In my view, the trial court erred in granting summary judgment in favor of Raitz. For this reason, I would affirm the court of appeals.

. In his deposition, Angelopulous described the roof of the van as follows:

It's not straight. It's got these little groove things on it, but basically there's no luggage racks or anything. It’s basically pretty much flat, but there’s these little groove things in the top of it, and I held on spread-eagle from side to side; James Bond deal.
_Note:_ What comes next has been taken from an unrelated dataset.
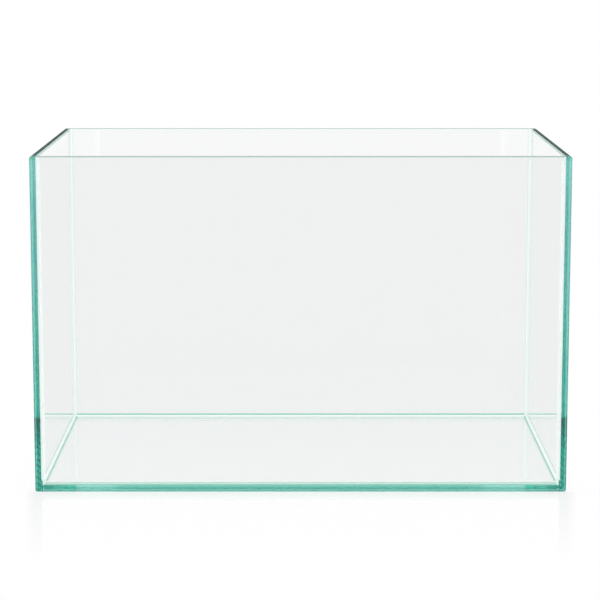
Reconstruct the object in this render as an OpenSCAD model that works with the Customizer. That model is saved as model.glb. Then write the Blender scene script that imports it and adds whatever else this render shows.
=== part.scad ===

. In McConnell, we also explained that

[t]he status of a passenger is necessarily dependent upon the status of the driver. If the driver does not have permission to use the vehicle, the driver has no authority to consent to the passenger's use. The passenger’s good faith belief that the driver has such authority does not change the driver's status.

Id. at 113.

. Although the parties do not argue that the terms of the State Farm policy differ from the provisions of the No Fault Act, there is one important difference. The State Farm policy includes within the term "insured” "any ... person who sustains bodily injury while occupying the vehicle with the consent of [the named insured], or a relative." (Emphasis added.) Although the definition of "insured" in the State Farm policy includes any person who receives permission to occupy the vehicle from a relative, Naranjo did not receive Kristin's permission to occupy the van. Therefore, Naranjo is not an "insured” pursuant to the terms of the State Farm policy.